▸ **Set task**: Restate word for word the lines of the records below, starting at the line that contains "# four marbles rest on the felt" and ending at the line that contains "points = [vertex.co", with both of those lines included and nothing else.

▸ **Extracted data**:
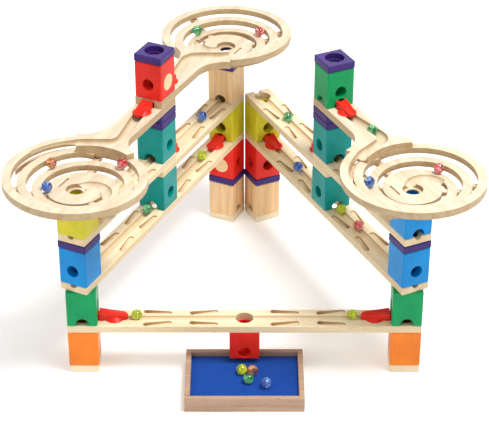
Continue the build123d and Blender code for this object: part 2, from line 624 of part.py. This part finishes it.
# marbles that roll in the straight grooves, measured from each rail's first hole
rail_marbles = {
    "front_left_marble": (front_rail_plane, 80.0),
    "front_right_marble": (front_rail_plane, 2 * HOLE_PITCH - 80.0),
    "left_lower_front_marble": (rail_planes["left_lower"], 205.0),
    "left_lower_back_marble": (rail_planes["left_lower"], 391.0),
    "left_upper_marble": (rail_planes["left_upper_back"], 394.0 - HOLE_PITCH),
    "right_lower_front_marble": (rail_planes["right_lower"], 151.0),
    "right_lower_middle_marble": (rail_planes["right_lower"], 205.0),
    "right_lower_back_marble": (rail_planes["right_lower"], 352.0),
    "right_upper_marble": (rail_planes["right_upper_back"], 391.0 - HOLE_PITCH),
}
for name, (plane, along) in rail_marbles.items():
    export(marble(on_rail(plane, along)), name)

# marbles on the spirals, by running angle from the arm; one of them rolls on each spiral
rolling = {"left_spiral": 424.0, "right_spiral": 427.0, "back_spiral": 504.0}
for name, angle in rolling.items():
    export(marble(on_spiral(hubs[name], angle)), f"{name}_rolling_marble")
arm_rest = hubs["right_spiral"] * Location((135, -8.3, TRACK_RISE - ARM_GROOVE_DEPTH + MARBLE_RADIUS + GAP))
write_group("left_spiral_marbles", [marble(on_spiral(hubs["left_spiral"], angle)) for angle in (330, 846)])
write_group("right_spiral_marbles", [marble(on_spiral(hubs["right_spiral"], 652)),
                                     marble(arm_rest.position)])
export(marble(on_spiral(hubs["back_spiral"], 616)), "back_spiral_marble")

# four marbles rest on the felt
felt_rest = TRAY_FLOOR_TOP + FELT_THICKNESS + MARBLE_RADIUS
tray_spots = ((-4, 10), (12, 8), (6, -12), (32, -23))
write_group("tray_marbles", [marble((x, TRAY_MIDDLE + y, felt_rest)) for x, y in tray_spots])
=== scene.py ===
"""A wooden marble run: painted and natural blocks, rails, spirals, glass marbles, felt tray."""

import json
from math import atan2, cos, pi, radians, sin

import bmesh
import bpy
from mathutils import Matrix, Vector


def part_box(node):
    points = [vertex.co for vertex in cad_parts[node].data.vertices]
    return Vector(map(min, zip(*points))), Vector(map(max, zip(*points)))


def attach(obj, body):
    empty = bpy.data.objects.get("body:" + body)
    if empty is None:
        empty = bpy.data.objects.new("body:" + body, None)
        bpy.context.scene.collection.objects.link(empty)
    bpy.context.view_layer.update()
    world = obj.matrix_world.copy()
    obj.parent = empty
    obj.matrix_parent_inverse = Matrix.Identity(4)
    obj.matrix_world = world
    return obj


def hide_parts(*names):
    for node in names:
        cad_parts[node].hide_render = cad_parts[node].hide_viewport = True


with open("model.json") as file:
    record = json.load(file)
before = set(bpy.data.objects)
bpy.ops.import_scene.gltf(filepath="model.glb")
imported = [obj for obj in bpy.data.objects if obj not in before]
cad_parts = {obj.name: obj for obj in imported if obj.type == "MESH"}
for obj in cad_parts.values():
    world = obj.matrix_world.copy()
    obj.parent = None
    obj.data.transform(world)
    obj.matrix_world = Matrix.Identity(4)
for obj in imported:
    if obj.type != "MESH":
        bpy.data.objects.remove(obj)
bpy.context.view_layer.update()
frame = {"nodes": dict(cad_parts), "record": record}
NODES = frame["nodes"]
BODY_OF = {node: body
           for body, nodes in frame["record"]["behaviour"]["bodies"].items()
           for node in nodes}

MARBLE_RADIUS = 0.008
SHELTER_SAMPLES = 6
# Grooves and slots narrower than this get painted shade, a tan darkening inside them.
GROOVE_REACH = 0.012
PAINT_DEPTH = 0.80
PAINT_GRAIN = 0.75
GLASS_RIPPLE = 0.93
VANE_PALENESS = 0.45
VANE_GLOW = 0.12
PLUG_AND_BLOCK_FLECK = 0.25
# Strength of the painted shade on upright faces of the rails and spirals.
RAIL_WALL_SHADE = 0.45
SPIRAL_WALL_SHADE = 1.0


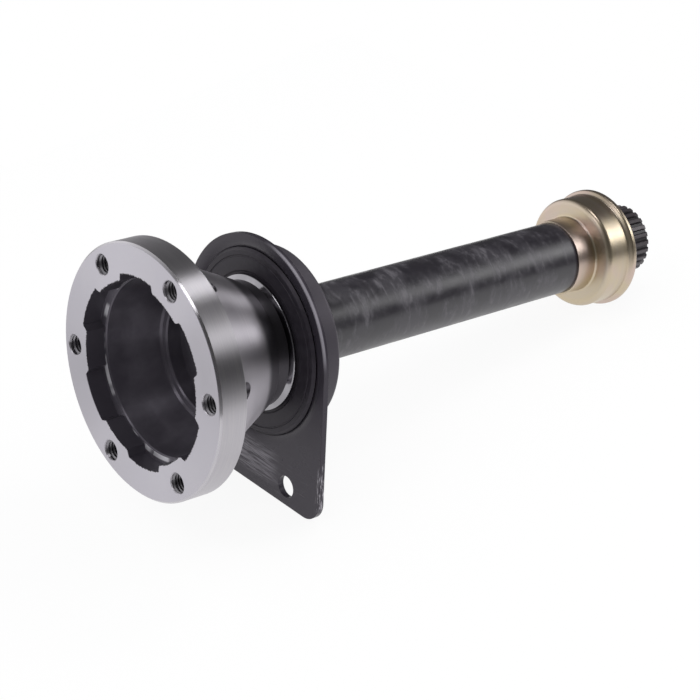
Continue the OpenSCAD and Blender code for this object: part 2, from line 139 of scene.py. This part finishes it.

▸ **Finished answer**:
# four marbles rest on the felt
felt_rest = TRAY_FLOOR_TOP + FELT_THICKNESS + MARBLE_RADIUS
tray_spots = ((-4, 10), (12, 8), (6, -12), (32, -23))
write_group("tray_marbles", [marble((x, TRAY_MIDDLE + y, felt_rest)) for x, y in tray_spots])
=== scene.py ===
"""A wooden marble run: painted and natural blocks, rails, spirals, glass marbles, felt tray."""

import json
from math import atan2, cos, pi, radians, sin

import bmesh
import bpy
from mathutils import Matrix, Vector


def part_box(node):
    points = [vertex.co for vertex in cad_parts[node].data.vertices]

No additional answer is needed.